Maradona, el Inmortal

Por Juan Villoro

Hace años entré a un taxi de Buenos Aires convertido en una capilla rodante. En todas partes había fotos de Diego Armando Maradona. De manera lógica, hablamos de la deidad que presidía ese altar. “Ni mi mujer ni mis novias ni mis hijos ni mis amigos me han dado tanta felicidad como Diego”, exclamó el conductor, señalando su nuca, tatuada con el canónico número 10.

La más tempestuosa hinchada del planeta encontró un ídolo a su medida en el Pelusa, el hijo pródigo de la barriada de Villa Fiorito que lograría algo más que ser el mejor futbolista del mundo: triunfar contra todo pronóstico. Sus principales hazañas dependieron del raro estímulo de no parecer posibles.
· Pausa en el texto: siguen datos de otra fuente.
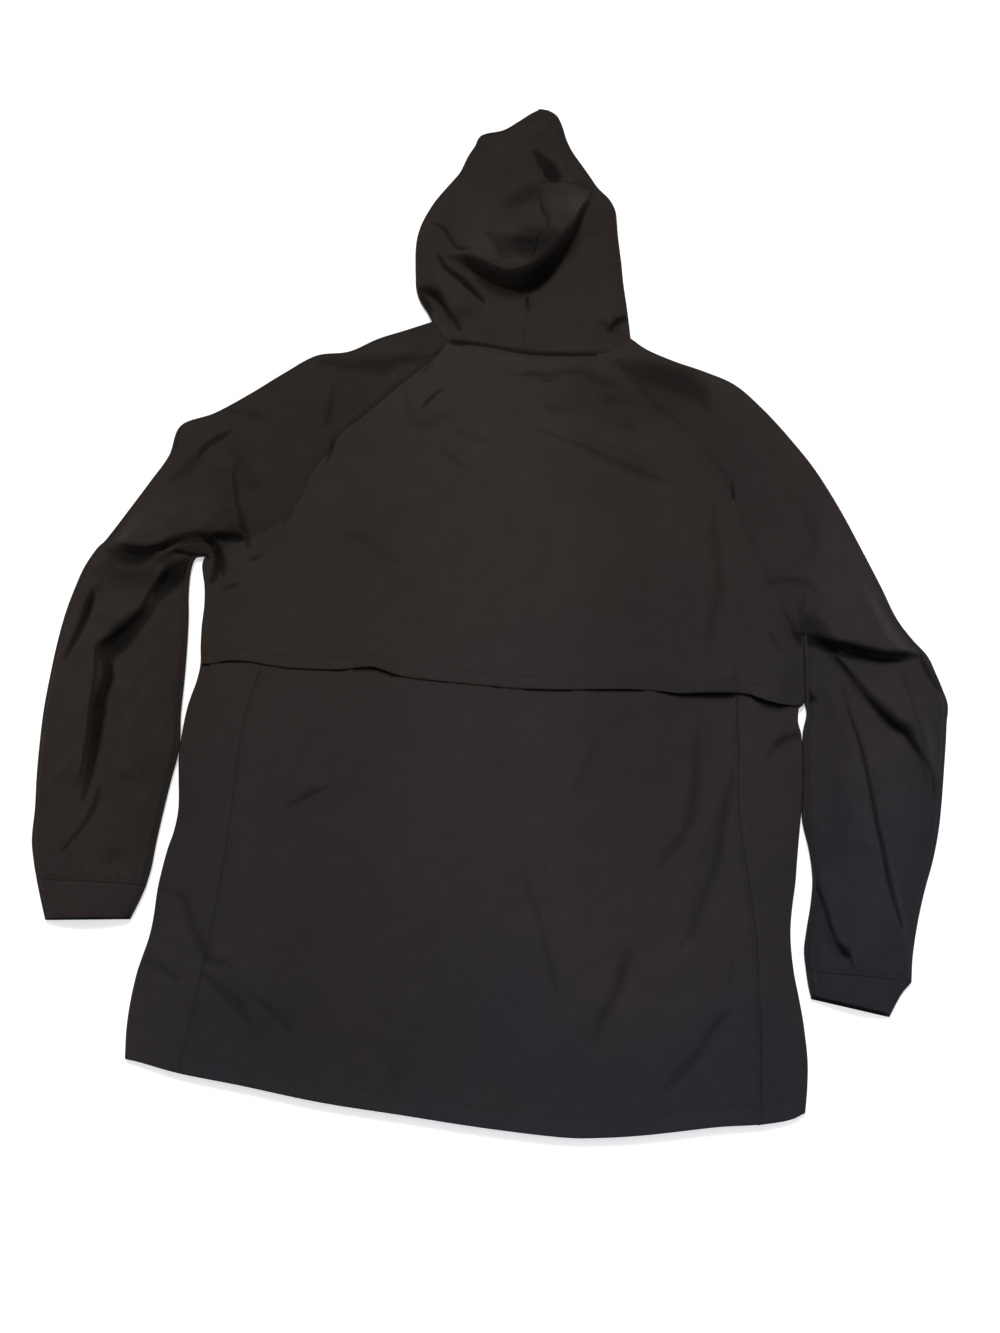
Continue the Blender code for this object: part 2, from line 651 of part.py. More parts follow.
FRONT_TAIL = [0.06, 0.14, 0.25, 0.37, 0.49, 0.61, 0.73, 0.84, 0.93, 1.0]
ZIP_SIDE = [178, 163, 147, 130, 113, 96, 79, 62, 45, 28, 12, -3, -18]


def neckline(start, chin, t):
    """A place on the front neckline from the raglan seam to the chin."""
    point = start + (chin - start) * t
    return point - np.array([0.0, NECK_DIP * 4 * t * (1 - t)])


def front(name, column, body):
    rows = []
    for place in range(UNDERARM + 1 + len(FRONT_TAIL)):
        edge_x = ZIP_X + body * FRONT_EDGE
        if place <= UNDERARM:
            side = raglan(place, 4, body)
            centre = np.array([edge_x, ZIP_SIDE[place]])
            folded = place == UNDERARM
        else:
            share = FRONT_TAIL[place - UNDERARM - 1]
            start = (9.0, -22.0)[column - 1]
            side_end = along(HEM, BODY[-1, column], 1) + 1.5
            y = start + (side_end - start) * share
            side = np.array([along(BODY, y, column), y])
            hem = along(HEM, edge_x, 1) + FRONT_HEM_LIFT
            centre = np.array([edge_x, ZIP_SIDE[-1] + (hem - ZIP_SIDE[-1]) * share])
            folded = True
        inward = unit(centre - side)
        near = side + inward * FOLD
        t = np.linspace(0.0, 1.0, FRONT_COLUMNS + 1)
        plan = near + (centre - near) * t[:, None]
        if place == 0:
            plan = np.array([neckline(near, centre, k) for k in t])
        if place in (1, 2):
            plan[:, 1] -= NECK_DIP * (1 - place / 3) * 4 * t * (1 - t)
        if place > UNDERARM:
            bow = along(HEM, plan[:, 0], 1) + FRONT_HEM_LIFT * (1 - (plan[:, 0] / 316) ** 2)
            chord = near[1] + (centre[1] - near[1]) * t
            full_near = along(HEM, near[0], 1) + 1.5
            full = full_near + (along(HEM, centre[0], 1) + FRONT_HEM_LIFT - full_near) * t
            plan[:, 1] = chord + (bow - full) * share ** 2
        body_part = lower(plan)
        first = edge_down(side, inward, folded)
        rows.append([np.vstack([first[k][:2], body_part[k]]) for k in (0, 1)])
    return cloth(name, rows, NYLON)


front("front_left", 1, -1)
front("front_right", 2, 1)


# ---- hood --------------------------------------------------------------------------
def ring(table, body):
    """The neck seam of one hood half in plan, from the centre back to the chin."""
    out, back, low = table[0, 0:2], table[0, 2:4], table[0, 4:6]
    corner = raglan(0, 2, body)
    inward = unit(np.array([-1.0, (raglan(0, 2, -1)[1] + raglan(0, 2, 1)[1]) / 2]) - corner)
    near = corner + inward * FOLD
    top = near + (np.array([-1.0, near[1]]) - near) * np.linspace(1, 0, CAPE_COLUMNS + 1)[:, None]
    ends = np.interp(top[:, 0], NECK[[0, -1], 0], NECK[[0, -1], 1])
    left, right = raglan(0, 2, -1), raglan(0, 2, 1)
    straight = np.interp(top[:, 0], [left[0], right[0]], [left[1], right[1]])
    top[:, 1] = straight + along(NECK, top[:, 0], 1) - ends
    low_corner = raglan(0, 4, body)
    chin = np.array([ZIP_X + body * FRONT_EDGE, CHIN])
    low_near = low_corner + unit(chin - low_corner) * FOLD
    bottom = np.array([neckline(low_near, chin, t) for t in np.linspace(0, 1, FRONT_COLUMNS + 1)])
    return (np.vstack([top, [back]]), out, np.vstack([[low], bottom]))


def spread_over(path, share):
    """Points of a straight line at the same shares of its length as along a path."""
    return path[0] + (path[-1] - path[0]) * share[:, None]


def hood_half(name, table, body):
    top_ring, out, low_ring = ring(table, body)
    to_back, to_front = unit(top_ring[-1] - out), unit(low_ring[0] - out)
    over = out + to_back * FOLD
    under = out + to_front * FOLD
    top_line = np.vstack([top_ring, between(top_ring[-1], over, HOOD_ROUND - 1), [over]])
    low_line = np.vstack([[under], between(under, low_ring[0], HOOD_ROUND - 1), low_ring])
    rows = []
    for number, row in enumerate(HOOD):
        pair = (row[2:4], row[6:8]) if body < 0 else (row[4:6], row[8:10])
        fold_at, face = pair
        centre = row[0:2] + np.array([body * GAP / 2, 0.0])
        closed = row[10]
        follow = float(smooth(1 - number / 5.0))
        if number == 0:
            plan_top = seam_offset(top_line, body, True)
            plan_top[0] = np.array([centre[0], plan_top[0][1]])
            plan_low = seam_offset(low_line, body, False)
            tip = plan_top[-1] - to_back * FOLD
            toward_top, toward_low = to_back, to_front
        else:
            toward_top, toward_low = unit(centre - fold_at), unit(face - fold_at)
            share = np.linspace(0, 1, len(top_line))
            old = arc_share(top_line)
            start, end = centre, fold_at + toward_top * FOLD
            share = old * follow + share * (1 - follow)
            plan_top = start + (end - start) * share[:, None]
            plan_top += follow * (top_line - spread_over(top_line, old))
            start, end = fold_at + toward_low * FOLD, face
            even = np.linspace(0, 1, len(low_line))
            old = arc_share(low_line)
            share = old * follow + even * (1 - follow)
            plan_low = start + (end - start) * share[:, None]
            plan_low += follow * (low_line - spread_over(low_line, old))
            tip = fold_at
        radius = FOLD * (1 - closed) + (WALL + GAP / 2) * closed
        top = upper(plan_top, plain_height)
        low = lower(plan_low)
        top[0][:, 2] += (MIDDLE + radius - top[0][:, 2]) * closed
        top[1][:, 2] += (MIDDLE + radius - WALL - top[1][:, 2]) * closed
        low[0][:, 2] = low[0][:, 2] * (1 - closed) + (MIDDLE - radius) * closed
        low[1][:, 2] = low[0][:, 2] + WALL
        side_top = turned(tip, toward_top, (45, 0), radius)
        side_low = turned(tip, toward_low, (-45,), radius)
        rows.append([np.vstack([top[k], side_top[k], side_low[k], low[k]]) for k in (0, 1)])
    return cloth(name, rows, NYLON)


def arc_share(path):
    steps = np.linalg.norm(np.diff(path, axis=0), axis=1)
    gone = np.concatenate([[0.0], np.cumsum(steps)])
    return gone / gone[-1]


def seam_offset(path, body, top):
    """The same path moved across itself by the gap of a seam, toward the hood."""
    moved = path.copy()
    for k in range(len(path)):
        before = unit(path[k] - path[k - 1]) if k > 0 else unit(path[1] - path[0])
        after = unit(path[k + 1] - path[k]) if k < len(path) - 1 else before
        turn = body if top else -body
        a = np.array([-before[1], before[0]]) * turn
        b = np.array([-after[1], after[0]]) * turn
        normal = unit(a + b)
        moved[k] = path[k] + normal * GAP / max(float(normal @ a), 0.5)
    return moved


hood_half("hood_left", SLEEVE_LEFT, -1)
hood_half("hood_right", SLEEVE_RIGHT, 1)


# ---- zip ---------------------------------------------------------------------------
def zip_strip():
    """Tape with its closed chain as one strip under the two front edges."""
    low = WALL + GAP
    high = low + TAPE_THICK
    ring_points = [(-TAPE_HALF, low), (-TAPE_HALF, high), (TAPE_HALF, high), (TAPE_HALF, low),
                   (CHAIN_HALF, low), (CHAIN_HALF, CHAIN_LOW), (-CHAIN_HALF, CHAIN_LOW),
                   (-CHAIN_HALF, low)]
    bm = bmesh.new()
    ends = []
    for y in (ZIP_BOTTOM, ZIP_TOP):
        ends.append([bm.verts.new(((ZIP_X + x) * MM, y * MM, z * MM)) for x, z in ring_points])
    count = len(ring_points)
    for k in range(count):
        n = (k + 1) % count
        bm.faces.new((ends[0][k], ends[0][n], ends[1][n], ends[1][k]))
    bm.faces.new(ends[0][::-1])
    bm.faces.new(ends[1])
    bmesh.ops.recalc_face_normals(bm, faces=bm.faces[:])
    return finish("zip", bm, (0.018, 0.017, 0.017), 0.5)


def slider():
    bm = bmesh.new()
    bmesh.ops.create_cube(bm, size=1.0)
    for v in bm.verts:
        taper = 1.0 if v.co.y > 0 else 0.72
        v.co.x = (ZIP_X + v.co.x * 2 * SLIDER_HALF * taper) * MM
        v.co.y = (ZIP_TOP + GAP + (v.co.y + 0.5) * SLIDER_LONG) * MM
        v.co.z = (v.co.z + 0.5) * SLIDER_TALL * MM
    bmesh.ops.bevel(bm, geom=bm.edges[:], offset=0.7 * MM, segments=2, affect="EDGES")
    return finish("zip_slider", bm, (0.02, 0.02, 0.021), 0.4)


zip_strip()
slider()
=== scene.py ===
"""Dresses the windbreaker: fine cloth on the forms of its solids, sewing, zip and looks.

Lengths are millimetres up to the pieces' meshes, in the frame of the part: origin on the
floor, +Y toward the hood, +X toward the right sleeve as it lies, +Z up. LEFT and RIGHT
are the signs of x on the two sides, and the keys of what comes in pairs.
"""
import math

import bmesh
import bpy
import numpy as np
from mathutils import Matrix, Vector, noise
from numpy.linalg import norm


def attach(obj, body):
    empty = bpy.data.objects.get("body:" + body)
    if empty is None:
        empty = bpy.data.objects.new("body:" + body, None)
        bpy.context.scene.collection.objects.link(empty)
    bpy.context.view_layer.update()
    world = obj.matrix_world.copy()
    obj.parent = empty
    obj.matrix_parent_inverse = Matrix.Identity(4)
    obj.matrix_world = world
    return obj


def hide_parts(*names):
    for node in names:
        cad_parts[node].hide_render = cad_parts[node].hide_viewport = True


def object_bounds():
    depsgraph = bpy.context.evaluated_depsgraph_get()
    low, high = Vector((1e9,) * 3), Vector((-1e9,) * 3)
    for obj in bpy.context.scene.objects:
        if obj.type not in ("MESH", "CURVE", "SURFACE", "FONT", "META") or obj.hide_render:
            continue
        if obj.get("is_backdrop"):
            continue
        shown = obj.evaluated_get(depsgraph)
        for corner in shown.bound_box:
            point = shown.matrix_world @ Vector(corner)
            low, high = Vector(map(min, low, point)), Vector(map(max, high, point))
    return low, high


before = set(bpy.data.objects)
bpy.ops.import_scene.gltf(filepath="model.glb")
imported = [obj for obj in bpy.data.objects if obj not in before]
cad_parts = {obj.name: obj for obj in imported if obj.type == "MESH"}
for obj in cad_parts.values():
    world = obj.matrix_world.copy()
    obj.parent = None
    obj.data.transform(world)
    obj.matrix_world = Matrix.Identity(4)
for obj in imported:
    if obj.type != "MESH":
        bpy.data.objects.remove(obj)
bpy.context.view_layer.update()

MM = 0.001
LEFT, RIGHT = -1, 1
SIDE = {LEFT: "left", RIGHT: "right"}
TINY = 1e-9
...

Su principal prodigio fue intangible: el liderazgo en la cancha. A diferencia de tantos astros que se desentienden de los otros, Diego ejerció un contagio misterioso. Todos jugaban mejor porque él estaba en el campo.
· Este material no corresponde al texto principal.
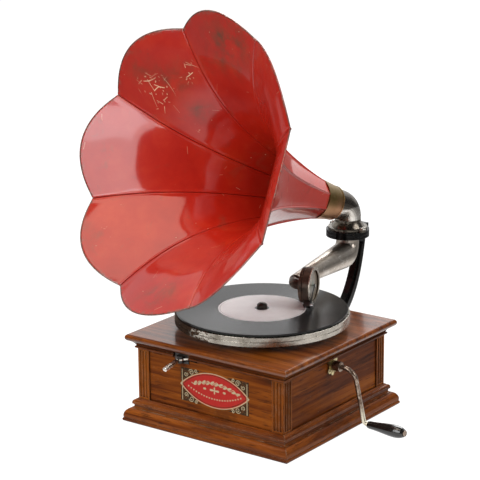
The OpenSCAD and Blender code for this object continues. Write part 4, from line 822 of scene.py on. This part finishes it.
def dent_height(place, t, d):
    """Shallow hammer waves in the sheet, none at the ferrule, the seams and the mouth."""
    wave = noise.noise(place * DENT_SPREAD) * DENT_H
    return wave * min(1, t * 3) * min(1, d / DENT_FADE) * min(1, (1 - t) * 14)


def petal_frame(index):
    return to_horn @ Matrix.Rotation(math.radians(90 + PETAL_TURN + index * 360 / PETALS), 4, "Z")


def petal(index):
    """One petal as a closed sheet, with its folds outside and a fine groove at each seam inside."""
    here = petal_frame(index)
    work = bmesh.new()
    petal_map = work.loops.layers.uv.new("petal")
    ruled_map = work.loops.layers.uv.new("millimetres")
    outer, inner, marks = [], [], {}
    for t in ROWS:
        half_mm = seam_radius(t) * math.sin(HALF)
        fold_share = min(1, 0.25 + t * 3, (1.02 - t) * 22)
        outer.append([])
        inner.append([])
        for x in petal_columns(t):
            d = (1 - abs(x)) * half_mm
            dent = dent_height(here @ petal_place(t, x, 0), t, d)
            sides = ((outer, fold_height(d) * fold_share + dent, BACK),
                     (inner, lap_height(d) - SHEET + dent, 0))
            for rows, out, shift in sides:
                vert = work.verts.new(here @ petal_place(t, x, out) * MM)
                ruled_at = (x * half_mm + RULED_PITCH * index, t * RULED_L + shift)
                marks[vert] = (min(1.0, d / NEAR_SEAM), t), ruled_at
                rows[-1].append(vert)
    columns = len(outer[0])
    for i in range(len(ROWS) - 1):
        for j in range(columns - 1):
            work.faces.new((outer[i][j], outer[i][j + 1], outer[i + 1][j + 1], outer[i + 1][j]))
            work.faces.new((inner[i][j], inner[i + 1][j], inner[i + 1][j + 1], inner[i][j + 1]))
        work.faces.new((outer[i][0], outer[i + 1][0], inner[i + 1][0], inner[i][0]))
        work.faces.new((outer[i][-1], inner[i][-1], inner[i + 1][-1], outer[i + 1][-1]))
    for j in range(columns - 1):
        work.faces.new((outer[0][j], inner[0][j], inner[0][j + 1], outer[0][j + 1]))
        work.faces.new((outer[-1][j], outer[-1][j + 1], inner[-1][j + 1], inner[-1][j]))
    for face in work.faces:
        face.smooth = True
        for loop in face.loops:
            loop[petal_map].uv, loop[ruled_map].uv = marks[loop.vert]
    bmesh.ops.recalc_face_normals(work, faces=work.faces)
    mesh = bpy.data.meshes.new(f"petal_{index + 1}")
    work.to_mesh(mesh)
    work.free()
    sheet = new_piece(f"petal_{index + 1}", mesh, lacquer, "horn")
    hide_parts(f"horn_petal_{index + 1}")


for index in range(PETALS):
    petal(index)

# Rim: the mouth of each petal is rolled over an iron wire, and the lacquer has worn off it in
# places, down to brown and grey metal.
RIM_AT, RIM_R = 0.9985, 0.95
rim = Finish("rim_wire", metallic=0.6, roughness=0.38)
rim.colour(rim.colours(rim.cloud(150, 6.0, 0.75), (0.36, (0.10, 0.035, 0.028)), (0.52, (0.16, 0.10, 0.08)),
                       (0.68, (0.36, 0.30, 0.26))))
for index in range(PETALS):
    edge = [tuple(petal_frame(index) @ petal_place(RIM_AT, x, -SHEET / 2)) for x in petal_columns(1.0)]
    line_work(f"rim_wire_{index + 1}", [edge], RIM_R, rim, "horn")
Estuve en el Estadio Azteca cuando Diego anotó contra Inglaterra el mejor gol ilegal y el mejor gol legal en la historia de los Mundiales. Para un aficionado, es difícil encontrar otro día que rivalice con ese. Después del partido, el Pelusa mostró con picardía otra de sus cualidades, la capacidad de crear mitologías exprés. Interrogado sobre el manotazo que terminó en las redes de Inglaterra, dijo: “Fue la mano de Dios”.

La turbulenta y contradictoria vida de Diego al margen de las canchas lo convirtió en uno de los principales exponentes del melodrama latinoamericano. Una y otra vez lloró ante las cámaras, arrepintiéndose de sus errores. Ninguna otra figura pública ha aceptado tantas veces haberla cagado.
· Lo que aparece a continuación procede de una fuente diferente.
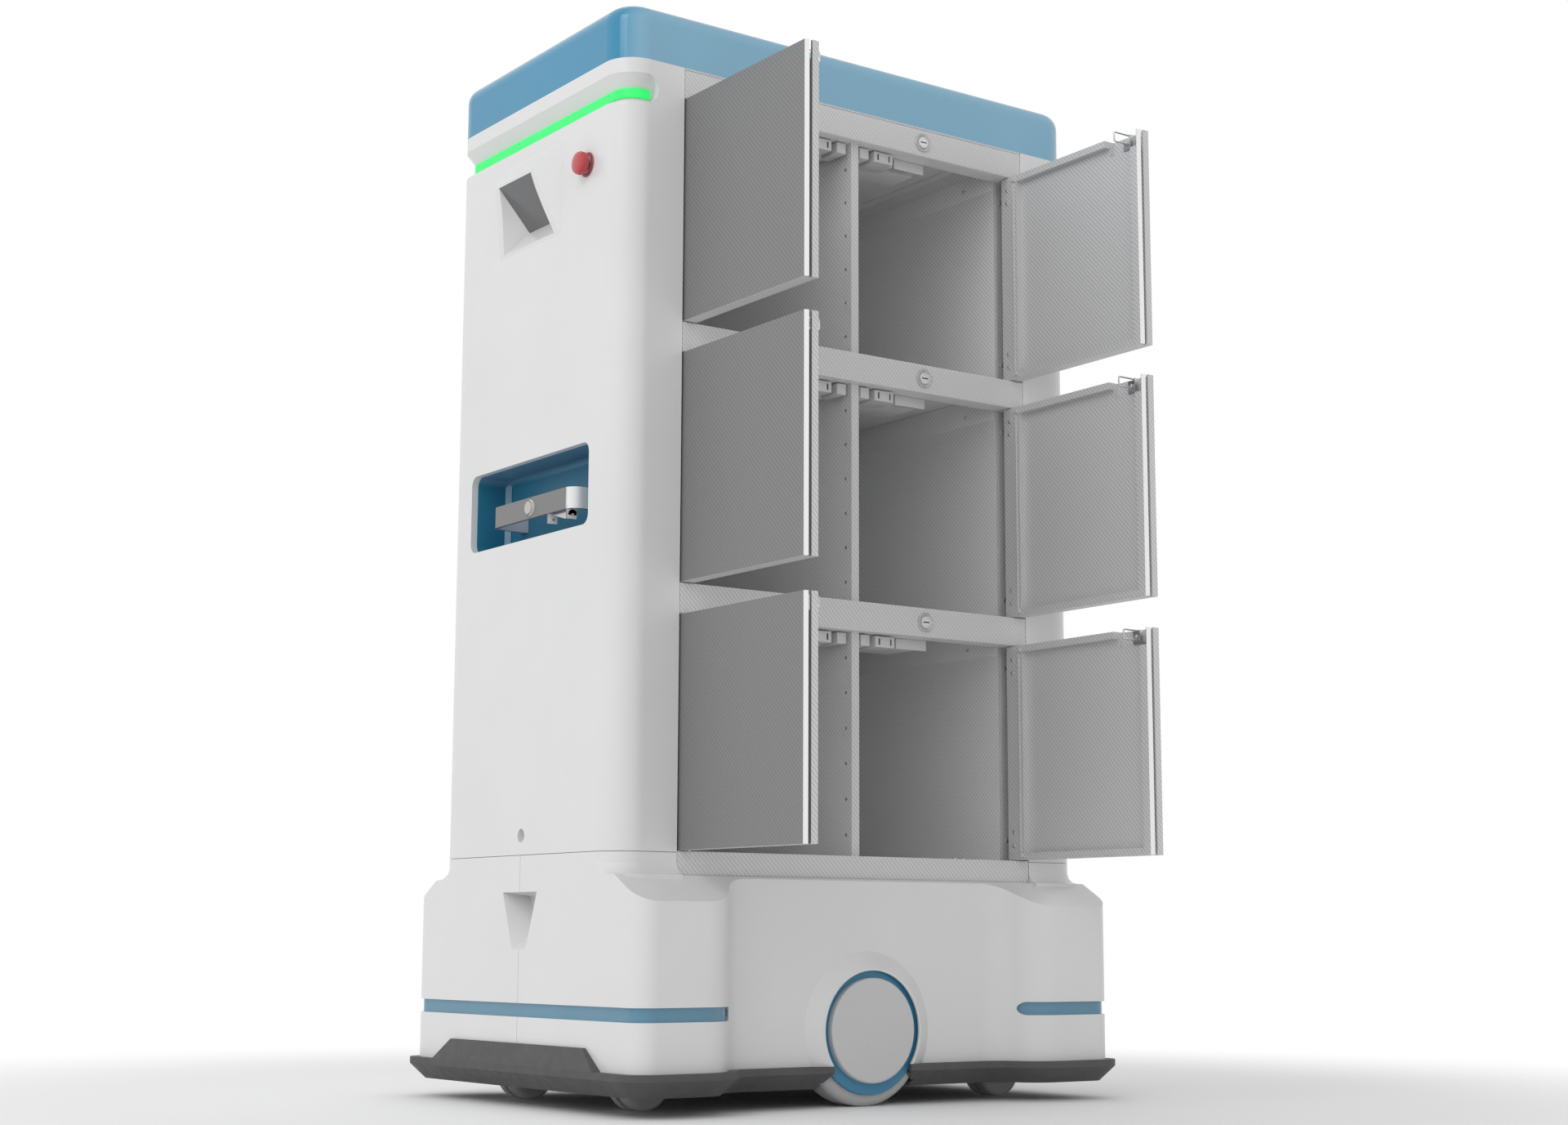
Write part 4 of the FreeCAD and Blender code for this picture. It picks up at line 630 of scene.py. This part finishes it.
# ------------------------------------------------------------ locks
LOCK_RADIUS = 0.014            # the CAD housing's
LOCK_SINK = 0.0004             # lock behind the rail's face
LOCK_SEGMENTS = 40
PLUG_SEGMENTS = 36
LOCK_RING = ((0.0086, 0.0), (0.0142, 0.0), (0.0142, 0.0016), (0.0136, 0.0024), (0.0124, 0.0026),
             (0.0112, 0.0020), (0.0096, 0.0008), (0.0086, 0.0006))
LOCK_PLUG = ((0.0082, 0.0004), (0.0082, 0.0026), (0.0076, 0.0032), (0.0060, 0.0032), (0.0059, 0.0014))
KEY_DISC_R = 0.0056
KEY_SLOT = 0.0020
KEY_DISC_SPAN = (0.0010, 0.0031)
KEYWAY_HALF = (0.0054, 0.0012)
KEYWAY_SPAN = (0.0012, 0.0019)


def locks(cabinet):
    """Cam locks on the rails: a dished ring, and a raised plug with a key slot that turns."""
    lock_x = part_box("lock_housings")[1].x - LOCK_RADIUS
    rings = bmesh.new()
    for side, sign in SIDES:
        for level, (low, high) in zip(LEVELS, cabinet.rails[1:]):
            place = (sign * lock_x, cabinet.face - LOCK_SINK, (low + high) / 2)
            revolved(rings, LOCK_RING, place, (0, 1, 0), LOCK_SEGMENTS, bored=True)
            body = f"lock_{side}_{level}"
            plug = bmesh.new()
            revolved(plug, LOCK_PLUG, place, (0, 1, 0), PLUG_SEGMENTS)
            slotted_disc(plug, place, KEY_DISC_R, KEY_SLOT, *KEY_DISC_SPAN)
            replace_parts(piece_from(plug, f"lock_key_plug_{side}_{level}", "lock_chrome", body),
                        f"lock_plug_{side}_{level}")
            # Painted shade: a black plate low in the key slot stands for the shade down the keyway.
            keyway = bmesh.new()
            half_x, half_z = KEYWAY_HALF
            block(keyway, (place[0] - half_x, place[1] + KEYWAY_SPAN[0], place[2] - half_z),
                  (place[0] + half_x, place[1] + KEYWAY_SPAN[1], place[2] + half_z), 0.0)
            piece_from(keyway, f"lock_keyway_{side}_{level}", "dark_gap", body)
    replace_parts(piece_from(rings, "lock_rings", "lock_ring"), "lock_housings")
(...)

De manera simbólica, murió en un tiempo de estadios vacíos. Hoy, el fútbol sin gente recuerda con mayor fuerza a quien alguna vez llenó las gradas escalonadas hacia el cielo.

Endiosado por los suyos, no perdió ninguna oportunidad de saberse vulnerable. Acaso su destino estaba previsto en un cuento de Borges. El protagonista de El inmortal bebe agua de un río arenoso que concede la vida eterna. Esta gracia le depara una existencia donde todo se reitera sin sobresalto. Al cabo de un tiempo entiende que la auténtica dicha depende de la fugacidad. Convencido de que sólo lo precario puede ser atesorado, busca otro río que conceda la muerte.

En su retiro, Maradona quiso hacerse daño de tantas formas que la manera de convivir con su personaje consistía en tratar de aniquilarlo. Vivió sus últimos años como los minutos de compensación que concede el árbitro, hasta llegar a los tres silbidos que ninguno de nosotros quería oír.

Ya inmortal, Diego Armando Maradona tocó, al fin, la mano de Dios.